Page MenuHomePhabricator

@phaultfinder should look in subprojects/milestones when checking whether a given alert already has an open task
Open, Needs TriagePublicFeature

Description

Teams that deal with automatically-created Alertmanager tasks will sometimes want to move the task to a subproject/milestone of their main team board - e.g., a board for a team's current sprint - in order to be able to deal with the task more effectively within Phabricator (and within teams' established task-management workflows).

Currently, though, the software behind @phaultfinder (https://github.com/knyar/phalerts/, if I'm not mistaken) doesn't consider subprojects/milestones when trying to work out whether or not a task for a given alert already exists. This results in duplicate tasks for the same issue being created, which then have to be merged into the originally-created task; which in turn increases task noise/work required. (see e.g., T395892#10880018)

This task therefore proposes that the software behind @phaultfinder is modified to also search any milestones/subprojects of a base project, when checking to see whether or not a task for a given alert already exists.


In terms of implementing this, looking at https://github.com/knyar/phalerts/blob/master/phalerts.py, it seems like there might be a few possible options for how to go about it (assuming that the repo owner is happy to accept a PR to enable this behaviour). The simplest that I can think of (right now, off the top of my head) would be to simply remove the lines phalerts.py#L166-L169, which appear to limit the result of the maniphest.search API query to tasks which are specifically tagged with the (base) project provided. Phabricator Maniphest search already seems to include subprojects & milestones when searching by a base project (e.g., this search that filters by Language and Product Localization includes tasks that are tagged with LPL Essential); so if this filtering was removed from phalerts upstream, it seems like @phaultfinder might be able to find tasks within milestones/subprojects with no further changes needed.
(Disclaimer: there might be side effects to this idea that I haven't immediately thought of!)

Event Timeline

Aklapper changed the subtype of this task from "Task" to "Feature Request".Jun 3 2025, 6:10 PM
Aklapper edited projects, added observability; removed SRE Observability.

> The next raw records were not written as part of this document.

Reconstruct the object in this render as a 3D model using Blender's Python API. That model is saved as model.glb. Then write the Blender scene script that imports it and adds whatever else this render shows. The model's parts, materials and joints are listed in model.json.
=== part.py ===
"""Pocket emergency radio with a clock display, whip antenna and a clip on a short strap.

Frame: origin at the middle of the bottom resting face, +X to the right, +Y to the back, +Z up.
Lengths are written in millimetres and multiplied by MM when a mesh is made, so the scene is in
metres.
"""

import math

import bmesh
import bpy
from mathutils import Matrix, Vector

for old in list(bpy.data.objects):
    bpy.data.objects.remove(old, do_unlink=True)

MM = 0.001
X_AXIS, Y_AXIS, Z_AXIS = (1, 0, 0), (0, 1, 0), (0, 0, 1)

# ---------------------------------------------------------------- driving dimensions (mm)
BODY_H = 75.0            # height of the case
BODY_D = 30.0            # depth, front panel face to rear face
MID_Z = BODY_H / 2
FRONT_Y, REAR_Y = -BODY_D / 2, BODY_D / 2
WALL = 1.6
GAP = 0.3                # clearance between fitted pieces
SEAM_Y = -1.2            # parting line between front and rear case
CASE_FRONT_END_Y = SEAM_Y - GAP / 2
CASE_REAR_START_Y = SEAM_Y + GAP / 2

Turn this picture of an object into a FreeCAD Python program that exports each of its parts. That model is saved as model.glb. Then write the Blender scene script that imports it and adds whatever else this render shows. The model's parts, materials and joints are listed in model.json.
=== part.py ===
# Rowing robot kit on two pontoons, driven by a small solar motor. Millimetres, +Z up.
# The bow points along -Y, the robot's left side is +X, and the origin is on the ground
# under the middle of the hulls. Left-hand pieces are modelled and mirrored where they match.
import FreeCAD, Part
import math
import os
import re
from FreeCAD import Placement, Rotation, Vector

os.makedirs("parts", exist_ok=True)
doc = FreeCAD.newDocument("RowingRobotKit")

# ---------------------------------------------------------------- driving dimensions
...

Thank you for reaching out @A_smart_kitten, you are correct phalerts is the software powering @phaultfinder. Upstream is responsive and happy to accept PRs; I don't know the history behind the check you have highlighted, though I'm sure an upstream issue about said behavior and the issues we're running into will help!

Thank you for reaching out @A_smart_kitten, you are correct phalerts is the software powering @phaultfinder. Upstream is responsive and happy to accept PRs; I don't know the history behind the check you have highlighted, though I'm sure an upstream issue about said behavior and the issues we're running into will help!

Thanks for the comment! To be honest, I was going to leave that to members of SRE Observability, as the people that (I believe) have previously communicated with upstream, and might therefore have more knowledge about it / more of a working relationship with the upstream dev/s than (e.g.) myself. (Unless you'd prefer for someone else to raise the upstream ticket? In which case, I can't promise that I'd be able to do so myself, but potentially someone else might be able to if not me.)

I wonder if phalerts could create the tasks with a reference attached (eg: alert_<unique reference>) [example of our old bz migrated with references T2001] and then check if that exists to find duplicates.

I suspect that would also fix the issue of duplicates when people rename tasks as well.

Thank you for reaching out @A_smart_kitten, you are correct phalerts is the software powering @phaultfinder. Upstream is responsive and happy to accept PRs; I don't know the history behind the check you have highlighted, though I'm sure an upstream issue about said behavior and the issues we're running into will help!

Thanks for the comment! To be honest, I was going to leave that to members of SRE Observability, as the people that (I believe) have previously communicated with upstream, and might therefore have more knowledge about it / more of a working relationship with the upstream dev/s than (e.g.) myself. (Unless you'd prefer for someone else to raise the upstream ticket? In which case, I can't promise that I'd be able to do so myself, but potentially someone else might be able to if not me.)

Indeed we have interacted before with upstream; to be honest I would prefer someone with more Phabricator knowledge than me to approach the issue, specifically I can't really articulate the reason for the check in upstream code and what the consequences are in removing or changing it.

I wonder if phalerts could create the tasks with a reference attached (eg: alert_<unique reference>) [example of our old bz migrated with references T2001] and then check if that exists to find duplicates.

I suspect that would also fix the issue of duplicates when people rename tasks as well.

Good question, I think that would be technically possible because alerts and alert groups have fingerprints in alertmanager. What I don't know is how much the logic would complicate, it is maybe suboptimal in some cases what phalerts does today however it is quite easy to understand what it is going to do with an alert / alert group

lmata moved this task from Inbox to Radar on the Observability-Alerting board.